Eddie does, however, seem tempted by an offer to leave the studio for the Lockheed Corporation, the weapons company whose bloody name today (Lockheed Martin since 1995) is synonymous with American military campaigns in the Middle East, including the devastating war in Yemen. Eddie’s conundrum, too, is framed in terms of faith. So pious is his commitment to the studio that he asks his overworked priest for advice on whether he should leave his job for Lockheed, framing it as a theological question. Would God forgive him if he walked away from his calling?
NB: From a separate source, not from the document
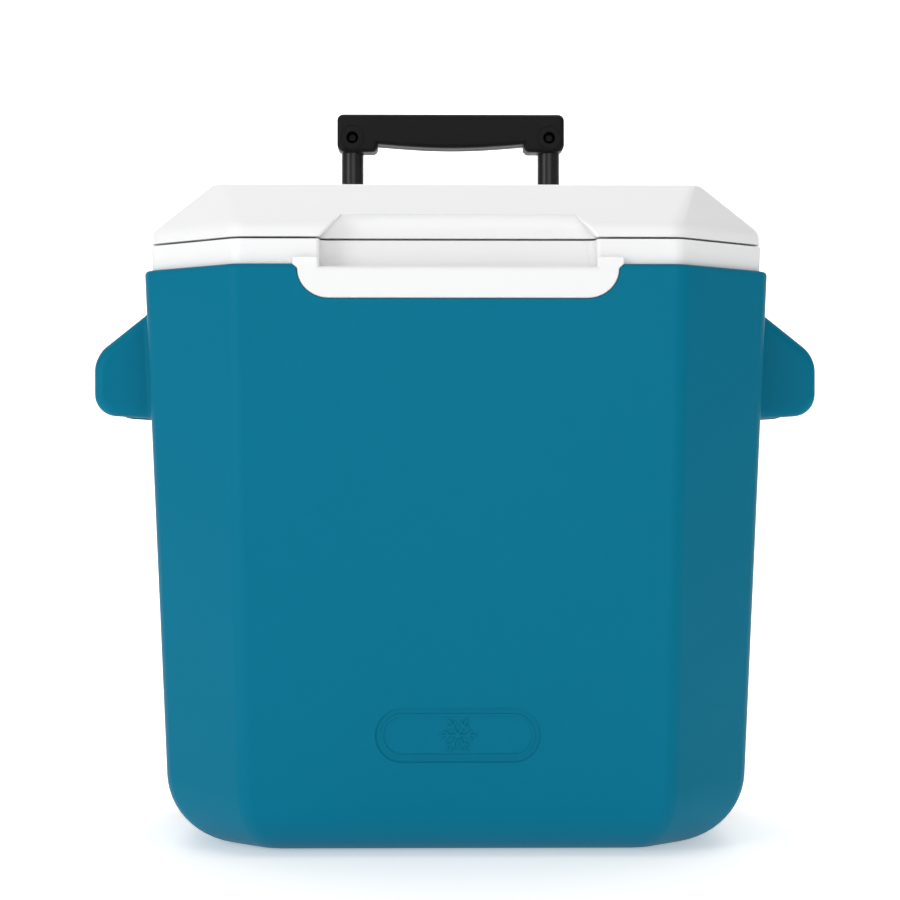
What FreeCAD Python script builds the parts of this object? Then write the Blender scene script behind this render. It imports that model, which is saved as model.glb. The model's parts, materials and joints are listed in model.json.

Eddie has no moral qualms with the actual operations of Lockheed. The guilt he incurs at the mere thought of leaving the studio is more rooted in his sincere belief in the divinity of the movies. The Lockheed representative mocks Eddie’s job, dismissing movies as “only make-believe.” Nayman put it best: “The decision facing Brolin’s efficiency expert is…between two industrial complexes: one devoted to the creation of fake worlds, and one whose endgame is the possible destruction of this one.” Yet Eddie himself does not deny his role as a craftsman of trickery, as evidenced by his assertion to the gossip columnist that people do not, in fact, want the truth as much as a compelling story. Eddie’s ultimate rejection of Lockheed comes down to his zealous commitment to that dream factory. He is not actually against what Lockheed does because his loyalty to the head of the studio is not so different from his commitment to the state. The only difference is he fights not to protect American territory, but American identity—or rather the studio heads’ conception of what that means. The man from Lockheed was right to identify Eddie as a qualified candidate for military work, but he failed to understand that he was asking a priest to leave the cloth to enlist in the army.